Demgemäß haben die Beteiligten des Besteuerungsverfahrens (s. Rz. 1; §§ 78, 359 AO) oder die Person, die für diese Beteiligten nach den §§ 34, 35 AO auskunftspflichtig ist (s. Dumke, in Schwarz, AO, § 101 Rz. 2), grundsätzlich kein Recht, das Zeugnis zu verweigern[3].

Ebenso haben insbesondere Kreditinstitute kein Mitwirkungsverweigerungsrecht. Im Steuerrecht gibt es kein geschütztes Bankgeheimnis gegen Ermittlungen der Finanzbehörde im Einzelfall (s. BFH v. 27.9.2006, IV R 45/04, BStBl II 2007, 39; Schwarz, in Schwarz, AO, § 30a Rz. 14; Dumke, in Schwarz, AO, Vor §§ 101–106 Rz. 2b).

 

Rz. 5

Wegen des Rechts zur Verweigerung eines Gutachtens oder der Vorlage von Urkunden s. § 85 FGO i. V. m. § 104 AO (§ 85 FGO Rz. 4).

 

Rz. 6

Das Verfahren bei der Zeugnisverweigerung richtet sich nach § 82 FGO i. V. m. §§ 386–390 ZPO (s. BFH v. 27.3.1991, IV B 30/90, BFH/NV 1992, 391; BFH v. 2.6.2004, II R 7/02, BFH/NV 2004, 1535; vgl. § 82 FGO Rz. 76ff.).

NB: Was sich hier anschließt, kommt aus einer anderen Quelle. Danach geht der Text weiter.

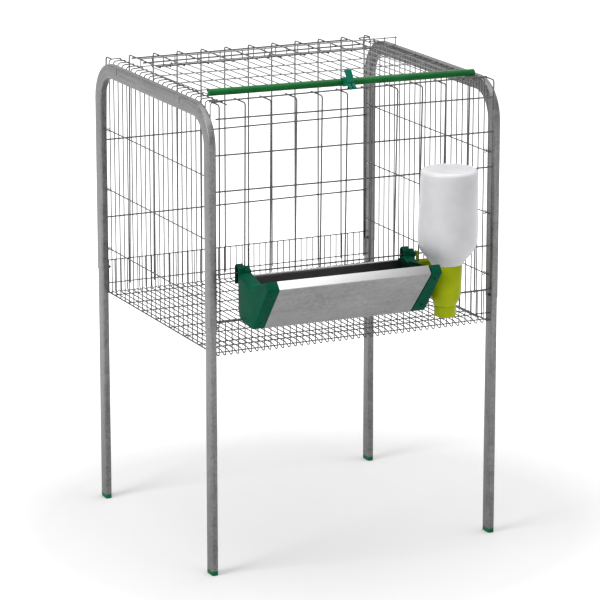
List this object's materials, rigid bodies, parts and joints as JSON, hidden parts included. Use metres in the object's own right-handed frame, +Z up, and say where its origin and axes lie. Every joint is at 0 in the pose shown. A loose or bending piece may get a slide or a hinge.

2 Zeugnisverweigerungsrecht der Angehörigen – § 101 AO

2.1 Grundlagen

 

Rz. 7

In § 101 AO wird den Angehörigen ein umfassendes Zeugnisverweigerungsrecht eingeräumt, um eine Interessenkollision infolge der familiären Bindung auszuschalten (vgl. BFH v. 31.10.1990, II R 180/87, BStBl II 1991, 204; s. Dumke, in Schwarz, AO, § 101 Rz. 1). Dieses Zeugnisverweigerungsrecht ist ein selbstständiges Recht des Angehörigen. Es steht nicht in der Disposition des Beteiligten. Der Angehörige kann auch dann das Zeugnis verweigern, wenn der Beteiligte eine Auskunft des Angehörigen als Beweismittel angeboten hat und wünscht. Umgekehrt ist auch der Verzicht auf das Zeugnisverweigerungsrecht gegen den Willen des Beteiligten zulässig, eine Pflicht zur Zeugnisverweigerung besteht nicht.

 

Rz. 8

Die Geltendmachung des Zeugnisverweigerungsrechts erfolgt durch ausdrückliche Erklärung gegenüber dem Gericht[1], die auch schon vor dem Termin zur Zeugenvernehmung oder mündlichen Verhandlung erklärt werden kann[2]. Die Ausübung braucht nicht begründet zu werden[3], sie ist der gerichtlichen Nachprüfung entzogen. Das Zeugnisverweigerungsrecht besteht auch dann, wenn sich die Mitwirkung für den Beteiligten ausschließlich positiv auswirken würde (Dumke, in Schwarz, AO, § 101 Rz. 1c m. w. N.).

Ein Zeuge ist trotz Ladung von seiner Pflicht, im Gericht zu erscheinen, befreit, wenn er seine Zeugnisverweigerung gemäß § 386 Abs. 1 ZPO vor dem Termin schriftlich oder zu Protokoll der Geschäftsstelle erklärt hat[4]. Die Frage, ob tatsächlich ein Auskunftsverweigerungsrecht besteht, ist im Zwischenstreit über die Zeugnisverweigerung nach § 387 ZPO zu klären.

 

Rz. 9

Bei der Beweiswürdigung ist die Zeugnisverweigerung durch Angehörige i. d. R. neutral zu behandeln, da die Ausübung der gerichtlichen Nachprüfung (s. Rz. 8) entzogen ist (s. z. B. BFH v. 20.3.1997, XI B 135/95, BFH/NV 1997, 638; vgl. z. B. Dumke, in Schwarz, AO, § 101 Rz. 5 m. w. N.).

[2] S. z. B. BFH v. 10.10.2007, IV B 130, IV B 131/06, BFH/NV 2008, 233.